To go into greater detail on parallel execution, Sui has implemented a parallel transaction execution system, significantly boosting its transaction processing speeds. This system manages multiple network states concurrently while ensuring consistency in the final state across transactions. 

Parallel execution is an innovative approach in blockchain that enables the simultaneous processing of multiple transactions, contrasting sharply with the traditional sequential execution method, where transactions are processed sequentially. This technique significantly boosts network throughput and scalability.

The main difference lies in how transactions are processed. Sequential execution requires network-wide validation for each transaction, consuming much energy and time. 

Parallel execution, however, streamlines this process by allowing independent transactions to be executed concurrently, enhancing speed and reducing costs without compromising compatibility with the Ethereum Virtual Machine (EVM) environment.

Implementing parallel execution involves identifying transactions that can be executed without interfering with each other, a task complicated by the intricate relationships between transactions. This process is akin to managing computer memory, where the challenge is to efficiently handle transactions that do not share dependencies, requiring sophisticated control mechanisms tailored to each blockchain's unique architecture.

The benefits of parallel execution include improved scalability and maintained transparency, making the network more efficient while keeping transactions open for verification. However, it introduces complexities, such as the need for nodes to process simultaneous transactions rapidly, which can strain the network's infrastructure. 

Additionally, expanding the network to support parallel execution may affect the blockchain's decentralization, introducing a trade-off between speed and decentralization.
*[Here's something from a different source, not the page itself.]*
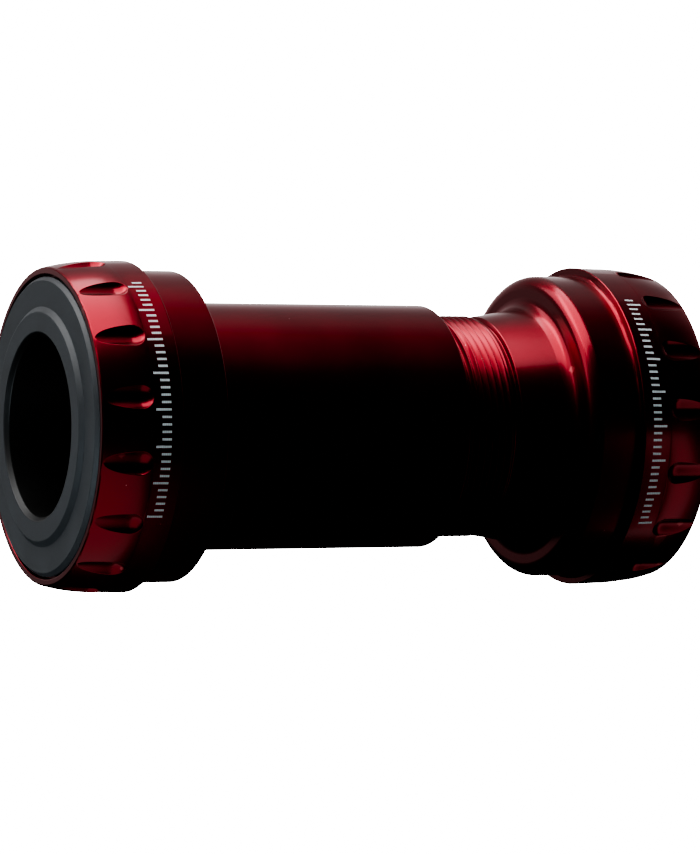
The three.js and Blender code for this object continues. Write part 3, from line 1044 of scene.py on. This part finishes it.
def stage_world():
    """White seen directly. In reflections, a glow low behind the object and a near-dark room."""
    world = bpy.data.worlds.new("studio")
    world.use_nodes = True
    bpy.context.scene.world = world
    tree = world.node_tree
    nodes, links = tree.nodes, tree.links
    nodes.clear()
    output = nodes.new("ShaderNodeOutputWorld")
    white = nodes.new("ShaderNodeBackground")
    white.inputs["Color"].default_value = (1, 1, 1, 1)
    white.inputs["Strength"].default_value = SEEN_WHITE
    room = nodes.new("ShaderNodeBackground")
    mix = nodes.new("ShaderNodeMixShader")
    path = nodes.new("ShaderNodeLightPath")
    coords = nodes.new("ShaderNodeTexCoord")
    split = nodes.new("ShaderNodeSeparateXYZ")
    links.new(coords.outputs["Generated"], split.inputs[0])

    def faded(axis, from_value, to_value, at_from, at_to):
        return map_range(tree, split.outputs[axis], from_value, to_value, at_from, at_to)

    def product(first, second):
        return calculate(tree, "MULTIPLY", first, second)

    def total(first, second):
        return calculate(tree, "ADD", first, second)

    overhead_fade = faded("Z", 0.1, 0.7, 1.0, 0.0)
    table_edge = faded("Z", -0.12, 0.05, 0.0, 1.0)
    behind = faded("Y", 0.3, 0.65, 0.0, 1.0)
    right_half = faded("X", -0.5, 0.3, 0.25, 1.0)
    glow = product(product(overhead_fade, table_edge), product(behind, right_half))
    spill = product(faded("Z", 0.5, 0.75, 0.0, 0.36), faded("Y", -0.15, 0.3, 0.0, 1.0))
    links.new(total(total(glow, spill), 0.012), room.inputs["Strength"])
    room.inputs["Color"].default_value = (1, 1, 1, 1)
    links.new(path.outputs["Is Camera Ray"], mix.inputs["Fac"])
    links.new(room.outputs["Background"], mix.inputs[1])
    links.new(white.outputs["Background"], mix.inputs[2])
    links.new(mix.outputs["Shader"], output.inputs["Surface"])


stage_world()


def add_floor():
    """White to the eye, clear from below and dark to the object, so that it lights no undersides."""
    half = 3.0
    z = cad_box[0][2] - 0.0004
    corners = [(-half, -half, z), (half, -half, z), (half, half, z), (-half, half, z)]
    mesh = bpy.data.meshes.new("floor")
    mesh.from_pydata(corners, [], [(0, 1, 2, 3)])
    material = bpy.data.materials.new("floor_white")
    material.use_nodes = True
    tree = material.node_tree
    shader = tree.nodes["Principled BSDF"]
    shader.inputs["Base Color"].default_value = (0.04, 0.04, 0.04, 1)
    shader.inputs["Roughness"].default_value = 0.9
    glow = tree.nodes.new("ShaderNodeEmission")
    glow.inputs["Strength"].default_value = SEEN_WHITE
    mix = tree.nodes.new("ShaderNodeMixShader")
    path = tree.nodes.new("ShaderNodeLightPath")
    output = tree.nodes["Material Output"]
    tree.links.new(path.outputs["Is Camera Ray"], mix.inputs["Fac"])
    tree.links.new(shader.outputs["BSDF"], mix.inputs[1])
    tree.links.new(glow.outputs["Emission"], mix.inputs[2])
    underside = tree.nodes.new("ShaderNodeBsdfTransparent")
    one_sided = tree.nodes.new("ShaderNodeMixShader")
    geometry = tree.nodes.new("ShaderNodeNewGeometry")
    tree.links.new(geometry.outputs["Backfacing"], one_sided.inputs["Fac"])
    tree.links.new(mix.outputs["Shader"], one_sided.inputs[1])
    tree.links.new(underside.outputs["BSDF"], one_sided.inputs[2])
    tree.links.new(one_sided.outputs["Shader"], output.inputs["Surface"])
    mesh.materials.append(material)
    floor = bpy.data.objects.new("floor", mesh)
    bpy.context.scene.collection.objects.link(floor)
    floor.visible_glossy = False
    floor.visible_shadow = False


add_floor()
bpy.context.scene.view_settings.view_transform = "AgX"
bpy.context.scene.view_settings.look = "AgX - Very High Contrast"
Cryptography is a foundational element that ensures the security, integrity, and trustworthiness of transactions and data stored on the blockchain. One of the primitives Sui employs revolves around secure and frictionless user onboarding to Sui, zkLogin. 


Source: Suipiens

zkLogin simplifies user interaction with decentralized applications (dApps) on the Sui blockchain by allowing sign-in with standard web credentials, similar to those used for Google and Facebook. It will enable developers to use invisible wallets for a seamless user experience or to provide a more straightforward method for users to access their on-chain assets. 

zkLogin is compatible with existing account types, including mnemonic and hardware wallets, catering to beginners and experienced users. zkLogin generates user accounts through OAuth credentials, creating a JSON web token (JWT) combined with a Salt (a number where each value yields a different public wallet address), to produce a zero-knowledge proof (ZKP). This ZKP confirms the user's identity without revealing their credentials on the blockchain, enabling secure transactions via OAuth credentials. 

zkLogin supports various OpenID OAuth providers, like Google, Twitch, and Facebook, with expansion plans. For detailed implementation guidance, check out the provided documentation and SDKs.

Transaction Authentication
Sui's transaction authentication enhances security against unauthorized access with support for multiple key types and cryptographic algorithms. It embraces standards like BIP-32 and BIP-39 for key management and offers diverse signature options, including Ed25519 and ECDSA variants. 

Sui's design enables cryptographic flexibility, multi-sig transactions for added security layers, offline signing for network-independent authentication, and intent signing to ensure signatures commit to specific transaction intents.

Final Thoughts

Sui stands out as a leading L1 blockchain with its unique use of the Move programming language and an object-centric data model to address scalability and efficiency issues prevalent in traditional blockchains like Ethereum. 

By enabling parallel execution and supporting up to 120k transactions per second (TPS), Sui offers a scalable and efficient platform for developers and users. 

Sui’s unique approach to storage, security through advanced cryptography, and user-friendly features such as zkLogin positions it as a promising blockchain alternative for building dApps.